CP reached out to Thomas Farr, a prominent religious freedom scholar who served as the director of the State Department Office of International Religious Freedom and spent 21 years in the U.S. Foreign Service. Farr pointed to a list of recommendations focusing on the topic of international religious freedom that he and the Institute for Global Engagement's Dennis Hoover produced and sent to the Trump administration earlier this year.

The document calls on the Trump administration to "retain" the Office of Religion and Global Affairs but also calls on the administration to clarify the office's functions.

"Appoint as head of this office an individual with broad foreign policy knowledge and contacts with international religious actors," the recommendation reads. "Give the office head autonomy and authority under the supervision of the IRF Ambassador."

While Moore is unsure of what the Office of Religion and Global Affairs has really accomplished since 2013, Family Research Council President and fellow religious freedom advocate Tony Perkins told CP that the office has actually had a negative impact on religious liberty.

"Unfortunately, the impact seems quite negative," Perkins asserted in an email statement. "I'm aware that the office is used to pressure religious groups around the world to violate their tenets by approving of homosexual conduct and LGBT lifestyles. This is unacceptable."

Galen Carey, who serves as the vice president of government relations for the National Association of Evangelicals, told CP in an email that the Office of Religion and Global Affairs has had positive impact in some areas.

"One example of a constructive initiative was the 2014 religious leaders peacemaking trip to Central African Republic involving NAE President Leith Anderson, Cardinal [Theodore] McCarrick and Imam [Mohamed] Magid," Carey wrote. "The three leaders met with their counterparts in CAR and contributed to a significant reduction in religious violence."

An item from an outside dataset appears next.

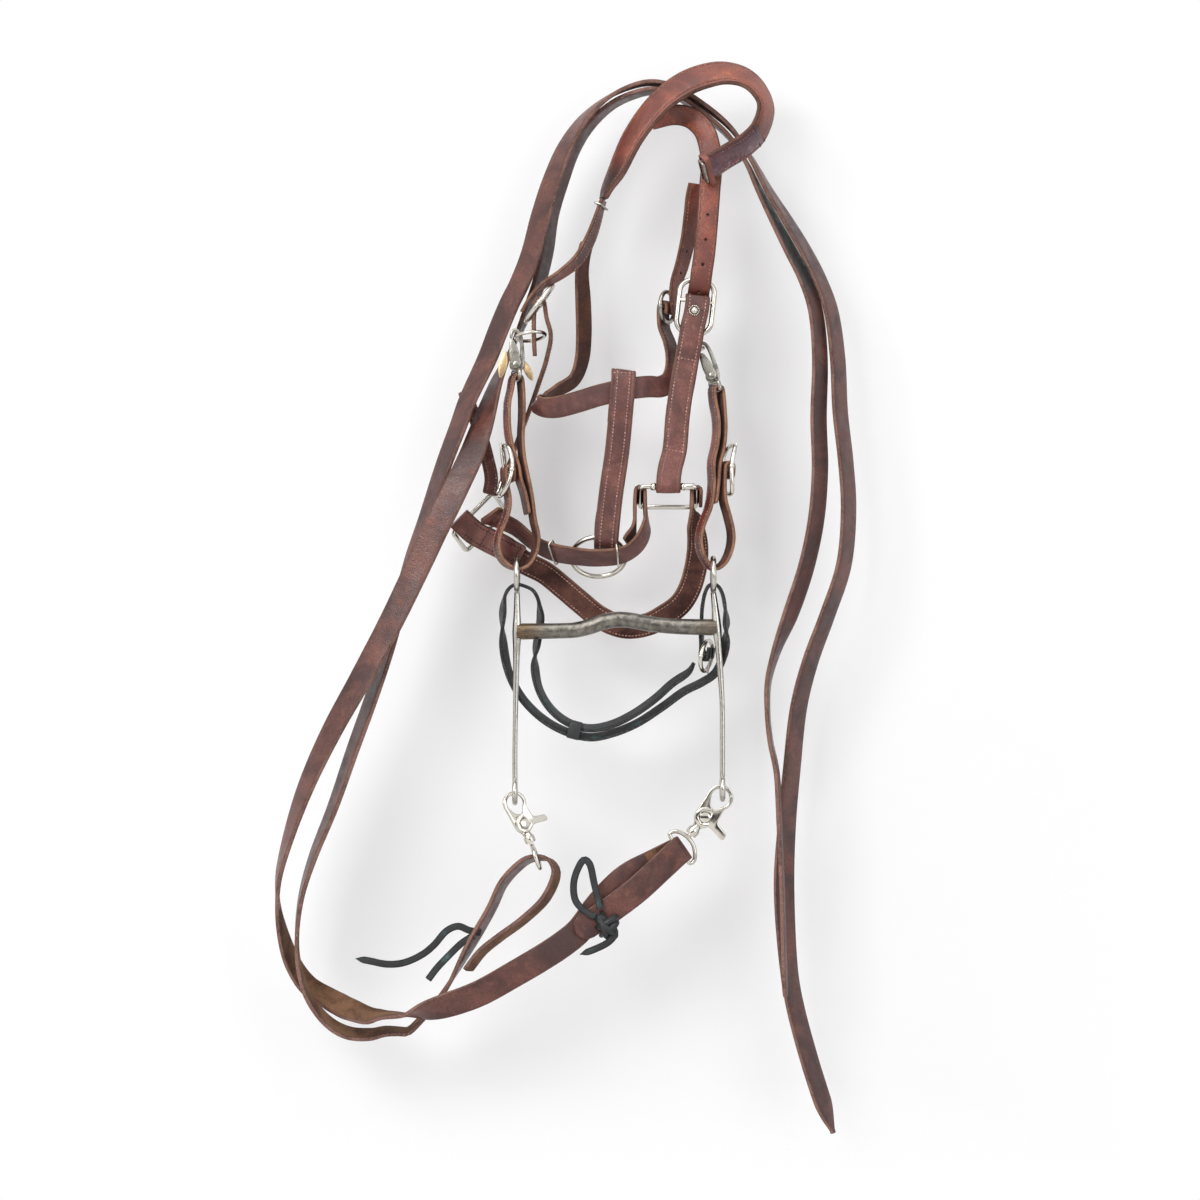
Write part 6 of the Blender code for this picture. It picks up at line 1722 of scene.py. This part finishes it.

When asked what impact cutting the office might have on the State Department's overall religious outreach, Carey, like Moore and Perkins, believes that "bureaucratic structure" is not what is important. Carey explained that what is important is having "adequate numbers of trained diplomats and prioritization by top State Department officials of diplomatic engagement with religious communities where they are a key to peaceful international relations and conflict resolution."

"What is important is that both religious freedom and the intelligent engagement with religious communities be adequately staffed and managed as a State Department priority," he explained. "The ambassador-at-large for international religious freedom is supposed to have direct access to the secretary of state, but recent administrations have downgraded the position, burying it within the bureaucracy."

Although Moore said he has no direct knowledge of what the Trump administration plans to do with the office or its envoy and representative positions, he stated that it is "smart" of Tillerson and others to evaluate what the office was designed to do and what it has accomplished. He suggested that one possible solution would be to consolidate the Office of Religion and Global Affairs within the Office of International Religious Freedom.

"What were its strengths and what were its weaknesses? Can we build on its strengths and limit its weaknesses? Or maybe, it shouldn't exist at all because we have a Congressionally mandated office that deals with similar issues and maybe it would be smarter to secure all of that within the Congressionally mandated portion of the department. I don't know," Moore said. "I think it would be smart to ask, 'What is the Office of Religion and Global Affairs actually doing?'"

Moore referenced an op-ed written by the office's former director, Shaun Casey, in which he claimed Trump has "no idea" what he is doing when it comes to religious affairs and argued that "Trump scrubbed or lost almost all the expertise in the U.S. government to assess religious landscapes."

"Clearly [the office] was being run by an ideologue who couldn't keep his mouth shut in opposition to this administration since Georgetown [University] hired him, even when the administration does very positive, objectively speaking, things," Moore declared.

Perkins believes that the office in question should be "nixed."

"If we are looking at what to cut and what to keep, the Office of Religion and Global Affairs should be nixed, and the Office of International Religious Freedom should be kept," Perkins stated. "But also, you need a prioritization of the issue within our foreign affairs more broadly (including but not limited to the State Department) and buy-in from those at the top. Without that, even an office and a religious freedom ambassador position won't do much."

Considering that a bipartisan group of 167 members of Congress have called on Trump to retain the position of special envoy to monitor and combat anti-semitism, Tillerson argued during a House hearing on Wednesday that such a role might actually be worsening anti-semitism advocacy in the State Department.

"One of the things that we are considering — and we understand why [special envoys] were created and the good intentions behind why they were created — but one of the things we want to understand is by doing that, did we weaken our attention to those issues?" Tillerson asked. "Because the expertise in a lot of these areas lies within the bureaus, and now we've stripped it out of the bureaus."

"One of the questions I've asked is, 'If we're really going to affect these areas, these special areas, don't we have to affect it through the delivery on mission at every level at every country?'" Tillerson continued. "And by having a special person, an envoy out here, one of my experiences is, mission then says, 'Oh, we've got somebody else that does that,' and then they stop doing it. And so it was not the intent — I know the intent was to bring more attention to it — but I'm back to how do we deliver on mission? How does this actually get done?"